From the first song with its amazing, interesting rhythms to the title song and beyond, this album shows how Springsteen continues to find strong, original songs and music and has lost hardly anything of his vocal powers. I mean, the new album is just really vital and really Springsteen – of course, he has been inspired by dark times, and he seems to need and love that.

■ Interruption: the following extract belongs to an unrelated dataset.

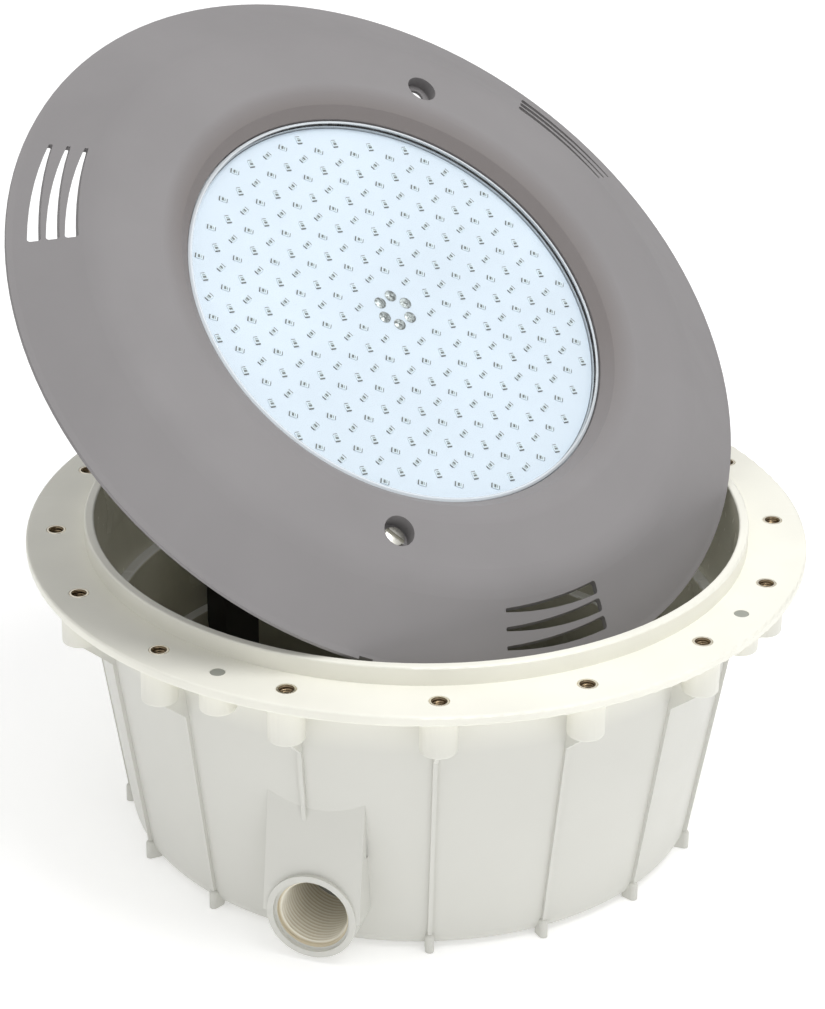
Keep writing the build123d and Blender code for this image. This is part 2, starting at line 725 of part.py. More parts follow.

Compare the melodies and vocal powers to those of Springsteen and I felt that some people can write great songs that we all end up having as the soundtracks to our lives – a cliché, yes – and other people write Musak. Maybe, in fact, that’s why one of their songs was used in a promotional video for Game of Thrones…. Not too much character to upstage the product…. But then… but then… since although I have no intention of being a music critic and these occasional posts are really just about my impressions of my morning exercise music, but since obviously I CANNOT AVOID being critical if I don’t like or understand something, I decided that I HAD to be fair to whatever I listen to. That meant not jumping to quick conclusions.
MSMR and All That Shit You Put Me Through
So THAT meant listening to MS MR again. In fact, I had not entirely made up my mind about the album anyway. I was immediately struck with how, like Daft Punk, even like Springsteen, this band MSMR did not entirely sound like today to me. It sounded like the 1980s/90s electro music. They have been compared to Florence and the Machine and Lana Del Rey. But for me the latter, at least, had catchier melodies. UNTIL… suddenly, on my second listen to the album one song in particular – as I searched for a potential hit to stick out of the wallpaper – jumped out at me for both its melody and its lyrics.

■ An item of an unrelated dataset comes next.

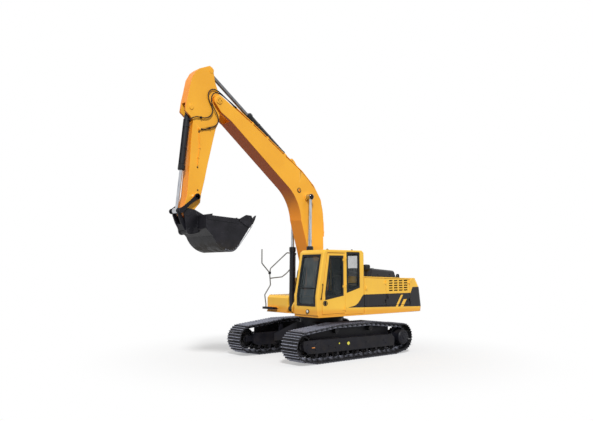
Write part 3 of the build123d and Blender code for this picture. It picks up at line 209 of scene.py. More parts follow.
def side_band(look):
    """1 on the black band painted along the house's sides and round its rear, with its slanted gaps."""
    x, y, z = look.axes()
    bottom = 1.36 + HOUSE_RISE * (x - 0.334)
    bend = look.node("ShaderNodeFloatCurve", None, {"Value": (z - 1.34) / 0.38})
    curve = bend.mapping.curves[0]
    # columns: height up the band from 0 to 1, how far forward its front end reaches from 0 to 1
    front_edge = [(0.0, 1.0), (0.06, 0.90), (0.21, 0.52), (0.50, 0.31), (0.79, 0.18), (1.0, 0.04)]
    curve.points[0].location = front_edge[0]
    curve.points[1].location = front_edge[-1]
    for point in front_edge[1:-1]:
        curve.points.new(*point)
    bend.mapping.update()
    front = Number(look, bend.outputs[0]) * 0.72 - 0.33
    raised = (-2.25 - x).over(0.0, 0.121) * 0.168
    top = 1.69 + raised
    inside = (z - bottom).past(0.001) * (top - z).past(0.001) * (front - x).past()
    slant = x + (z - 1.325) * 0.74
    gap_one = (slant + 1.697).past() * (-1.603 - slant).past() * (1.642 - z).past()
    slant_two = x + (z - 1.33) * 0.80
    gap_two = (slant_two + 1.948).past() * (-1.812 - slant_two).past() * (1.513 - z).past()
    gaps = look.math("MAXIMUM", gap_one, gap_two)
    outside = (y.size() - 1.36).over(0.0, 0.003)
    rear = (-2.60 - x).over(0.0, 0.02)
    return inside * (1 - gaps) * look.math("MAXIMUM", outside, rear)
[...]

I stopped my exercises, began reading the lyrics, and later, after exercising, when it was time to eat breakfast, I listened again to that song. Today, tonight, I have listen yet again. I love the song, I think it is really catchy, it is different, it is now. I don’t know if it can ever be a big hit on the radio everywhere because the language is the kind that we use every day but that cannot be used in the mainstream media. Here are the wonderful lyrics of the chorus that we can all identify with:
I still think of you
And all the shit you put me through
And I know you were wrong
I still think of you
And all the shit you put me through
And I know now
I know you were wrong
A wonderful song, really moves, bounces, has great catchy melody and memorable, simple lyrics – called “Think of You.” I began to realize also that this apparently soft-voiced and subtle singer actually has a strong voice that she seems almost to be holding back with, but it is very effective. I’m talking about the MS of the duo, Lizzy Plapinger, the MR being the producer Max Hershenow.
So ANYWAY… MS MR is really quite interesting, even if the whole album does not stand out like a Springsteen – but such, I realized, is the price of something new, sometimes. It sometimes takes time to absorb its newness – having said that, I loved Born to Run the first time I heard it in the 70s.

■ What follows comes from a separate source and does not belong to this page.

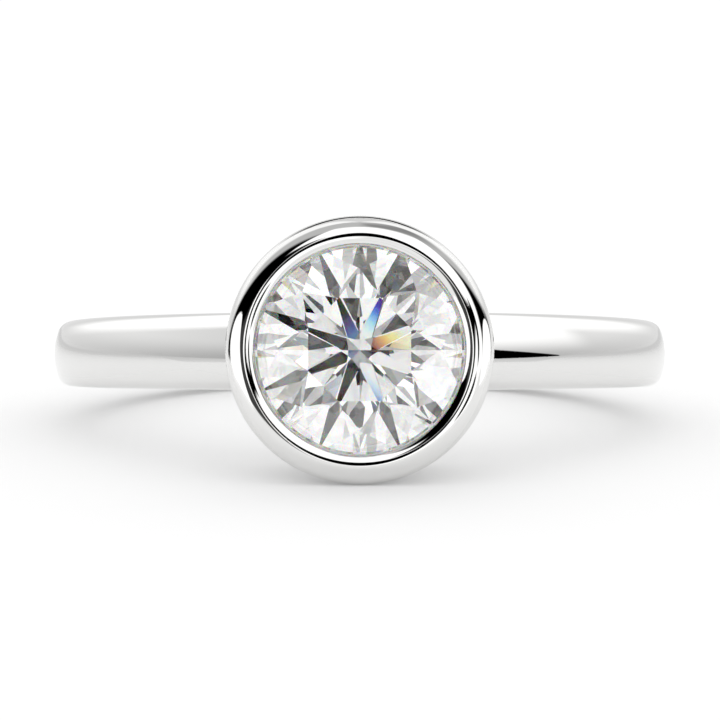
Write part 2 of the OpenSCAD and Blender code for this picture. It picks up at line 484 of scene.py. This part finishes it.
seen_by_rim = [
    (0.6, grey_ceiling),
    (1.2, bright_walls),
    (0.3, dark_ceiling),
    (0.04, dark_behind),
    (black, arched_flag_at_left),
    (black, sloping_flag_at_right),
    (white, panel_above_lens),
    (black, panel_edge),
    (0.06, stand_at_left),
    (white, lamp_at_left),
    (white, card_below_lens),
    (black, arm_at_right),
    (black, clamp_at_right),
    (black, foot_at_right),
    (white, disc_at_left),
    (white, disc_at_right),
    (black, lens),
]
for brightness, spot in seen_by_rim:
    light = mixed(light, brightness, spot)

table_end = math("SUBTRACT", -2.0, math("MULTIPLY", ramp(turned, 100, 45), 3.0))
above_table = math("SUBTRACT", height, table_end)
slope_top = math("SUBTRACT", 65.3, math("MULTIPLY", turned, 0.42))
further_round = math("MULTIPLY", math("SUBTRACT", turned, 65.0), 0.0028)
band_light = math("ADD", mixed(0.55, 0.86, ramp(height, -6, 22)), further_round)
band_light = mixed(band_light, white, ramp(math("SUBTRACT", height, slope_top), -4, 5))
high_panel = math("MULTIPLY", ramp(height, 0, 27), ramp(azimuth, 101, 86))
band_light = mixed(band_light, white, math("MULTIPLY", high_panel, ramp(azimuth, 0, 1)))
behind = math("MULTIPLY", ramp(turned, 128, 160), ramp(height, 54, 36))
band_light = mixed(band_light, 0.82, behind)
wedge = math(
    "MULTIPLY",
    ramp(math("SUBTRACT", height, line(52, 7.5, -0.35)), 0.6, -0.6),
    ramp(math("ABSOLUTE", math("SUBTRACT", azimuth, 58)), 21, 20),
)
band_light = mixed(band_light, black, wedge)
table_light = mixed(0.68, 0.92, ramp(height, -2, -16))
band_light = mixed(table_light, band_light, ramp(above_table, -0.5, 0.5))

stone_light = mixed(0.75, 0.5, panel(-45, 45, -30, 55))
seen_by_stone = {
    "white below the lens": (0.8, panel(-40, 12, -20, -8, 0.5)),
    "white at the left": (1.05, panel(-50, -17, -24, 16, 0.5)),
    "white at the right": (1.1, panel(3.5, 26, -28, 40, 0.5)),
    "white above the lens": (1.3, panel(-8, 20, 22, 38, 0.5)),
    "flag at the left": (0.08, panel(-46, -12, 19, 32, 0.5)),
    "far flag at the right": (0.1, panel(27, 44, 3, 46, 0.5)),
    "near flag at the right": (0.1, panel(11.1, 19, 6, 22, 0.25)),
    "gap for the lens": (black, panel(-15, 5, -5, line(0, 19, -0.05), 0.25)),
    "lens": (0.6, round_panel(0, 8, 4, 7)),
}
for brightness, spot in seen_by_stone.values():
    stone_light = mixed(stone_light, brightness, spot)

rays = nodes.new("ShaderNodeLightPath")
sheets = math("MODULO", rays.outputs["Transparent Depth"], 4.0)
light = mixed(light, band_light, math("GREATER_THAN", sheets, 1.5))
light = mixed(light, stone_light, math("GREATER_THAN", rays.outputs["Transmission Depth"], 0.5))
for_the_floor = 1.25
light = mixed(light, for_the_floor, rays.outputs["Is Diffuse Ray"])
light = mixed(light, 1.0, rays.outputs["Is Camera Ray"])
links.new(light, background.inputs["Color"])

# Camera: a long lens a little above the table, close to the stone's own axis, so the ring shows
# almost without perspective and the stone looks straight into it.
lens_px = 3674.6
picture_px = 720
camera_away = 120
camera_up = 7.7
ring_seen_left = 0.3
ring_seen_above = 5.8
camera = bpy.data.objects.new("camera", bpy.data.cameras.new("camera"))
bpy.context.scene.collection.objects.link(camera)
bpy.context.scene.camera = camera
camera.data.sensor_width = 36
camera.data.lens = 36 * lens_px / picture_px
camera.data.clip_start = 0.01
camera.data.clip_end = 10
ring_middle = Vector(finger_hole["pos_m"])
lens_axis = Vector((0, -cos(radians(camera_up)), sin(radians(camera_up))))
picture_up = Vector((0, sin(radians(camera_up)), cos(radians(camera_up))))
mm_per_px = camera_away / lens_px
camera.location = ring_middle + lens_axis * camera_away * MM
aim = ring_middle + (across * ring_seen_left - picture_up * ring_seen_above) * mm_per_px * MM
camera.rotation_euler = (camera.location - aim).to_track_quat("Z", "Y").to_euler()

scene = bpy.context.scene
scene.view_settings.view_transform = "Standard"
scene.cycles.max_bounces = 32
scene.cycles.transmission_bounces = 32
scene.cycles.glossy_bounces = 32
scene.cycles.diffuse_bounces = 3
scene.cycles.transparent_max_bounces = 32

Paris Expat John Redford’s First Effort
Last week when I hosted that open mic one of the singers who signed up was a guy I have seen play for a couple of years now regularly at the Paris open mics, mostly at the now defunct Ptit Bonheur la Chance. This was John Redford, who is from England and works in Paris as some kind of engineer. He plays music in his spare time, and just came out with his first CD of his own songs. So I bought a copy of it last week at the open mic, and decided that despite having heard him playing week after week for so long, that I would listen to him as part of my morning exercise routine. It was well worth it to hear how musician can sound different with a full-fledged – or even “partially fledged” – band, after you’ve heard them only with a guitar and vocals for so long. In total he used about five other musicians with drums, keyboards, bass, backing vocals and guitars. It also shows what you can do by recording in your own apartment – as he points out on the liner notes.